Marc Harrison, 49, of Toolamba, pleaded guilty in Shepparton Magistrates’ Court to making threats to kill, assault, negligently causing serious injury, failing to render assistance after a crash and contravening an order intending to cause harm or fear to a person.
He also pleaded guilty to a summary charge of driving while disqualified.
The court heard the day before he ran over her, Harrison and his partner Belinda Gale had gotten into an argument, with Harrison screaming that he was going to kill her and threatening to smash up the motor home they were staying in while camping along the Goulburn River.
Later, he broke into the motor home and pulled her out of it by her hair, before continuing to attack her while she was on the ground.
The following day, on March 21, 2023, the two argued again, with Harrison chasing Ms Gale in his SUV as she ran from tree to tree in the bush for protection.
After walking for two hours back to Toolamba, Ms Gale left in a Holden Barina car.
Harrison followed her car as she drove along Bridge Rd at Toolamba.
Fearing Harrison would sideswipe her car once they got past the single lane section of the road, Ms Gale stopped and got out of her car and walked behind it.
The court was told Harrison then struck her with his SUV and she went under his vehicle.
He then reversed and hit her a second time, leaving her with multiple complex fractures to her leg and significant stomach injuries.
As Harrison was trying to move Ms Gale off the road, another person stopped and told him to stop moving her, and called emergency services.
When a second person stopped, Harrison made up a story that Ms Gale was hit by a kangaroo.
He then left before the ambulance had arrived.
Ms Gale was flown to Royal Melbourne Hospital by air ambulance and has been operated on five times since then.

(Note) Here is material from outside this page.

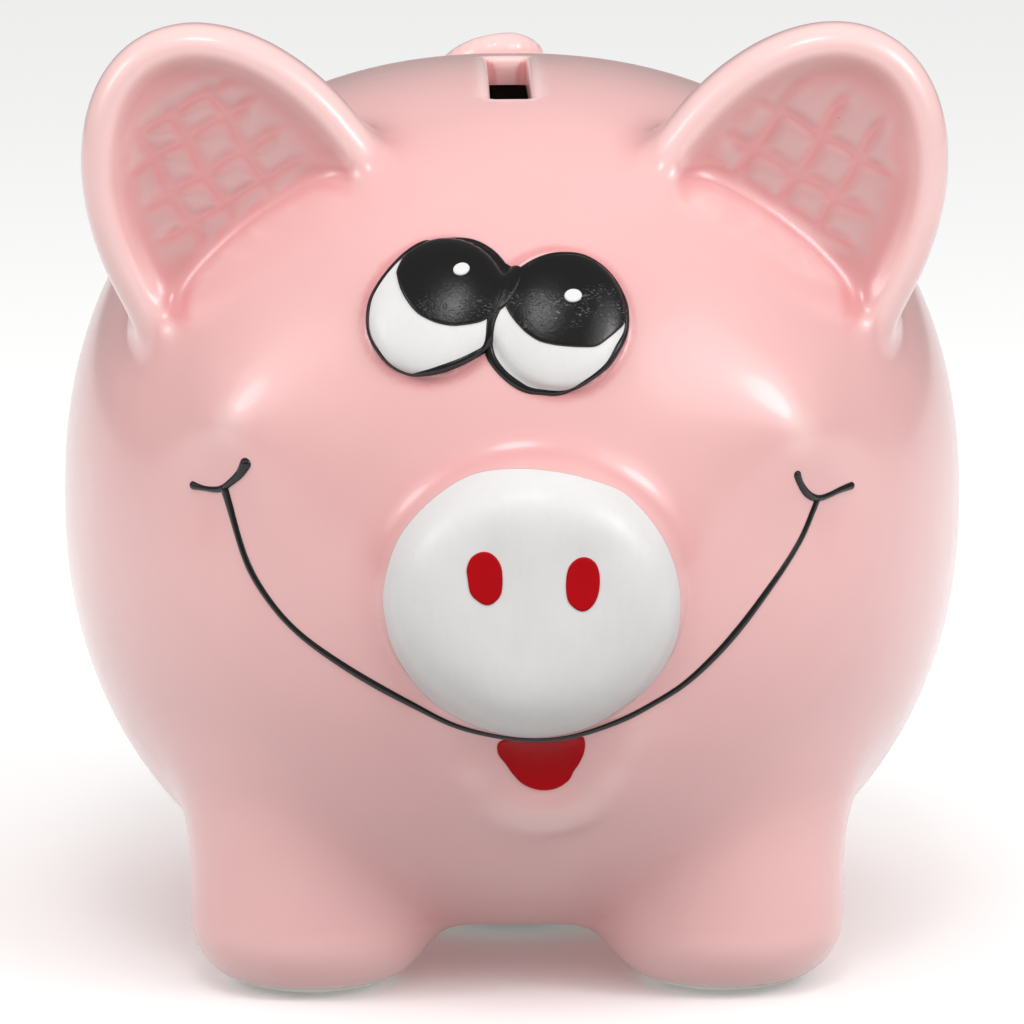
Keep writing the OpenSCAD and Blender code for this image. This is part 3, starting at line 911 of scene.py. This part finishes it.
@dataclass
class Face:
    """Everything that is painted on the face, as headings and sizes."""

    left_ring: Points = table(
        (-17.1, 25.7), (-17.2, 27.7), (-16.6, 29.4), (-15.4, 31.4), (-13.9, 33.2), (-12.4, 34.4),
        (-10.8, 35.2), (-8.6, 35.6), (-6.3, 35.4), (-4.4, 34.6), (-2.8, 33.3), (-1.8, 31.6),
        (-1.9, 29.7), (-2.8, 27.8), (-3.6, 26.0), (-3.7, 24.2), (-4.2, 23.1), (-5.2, 22.3), (-6.6, 21.5),
        (-8.3, 20.8), (-9.9, 20.4), (-11.5, 20.3), (-13.0, 20.7), (-14.4, 21.5), (-15.6, 22.7),
        (-16.6, 24.1))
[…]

The court heard Harrison made up other versions of what had happened, telling them to people including his parents and police.
In a police interview Harrison said he didn’t know how his partner’s injuries had occurred, instead coming up with multiple theories, including one that she “may have run over herself”.
In handing down a jail sentence, Judge Kate Hawkins while Harrison was “not travelling at speed” when he hit Ms Gale, he “would have been aware of the proximity of your car to the victim”.
She also said Harrison’s moral culpability was exacerbated by the “web of deceit you sought to weave” with the several made-up versions he told of what had happened.
‘‘You continue to blame the victim for your choice to use the car as a weapon,” Judge Hawkins said.
In a victim impact statement, Ms Gale told the court of chronic pain she still faced and that she could not weight-bear on her legs and that she had scars from head to toe.
Ms Gale also spoke of not being able to work and having recurring flashbacks.
Judge Hawkins said Harrison’s prospects of rehabilitation “remain guarded”, but she acknowledged issues he was having in prison with getting strong pain medications for a back injury from 2011 that had left him unable to work, and how that would make his time in prison harder.
While Harrison’s defence counsel asked for him to be given a prison sentence in combination with a community correction order, Judge Hawkins said this would be “wholly inadequate”.
Harrison was sentenced to five years and six months in prison.
He must serve three years and six months before becoming eligible for parole.
The 160 days he has already spent in pre-sentence detention awaiting the matter to finalise in court will count as time already served.
Harrison’s driver’s licence was also cancelled for four years, and he was also fined $1000 on the summary charge of driving while disqualified.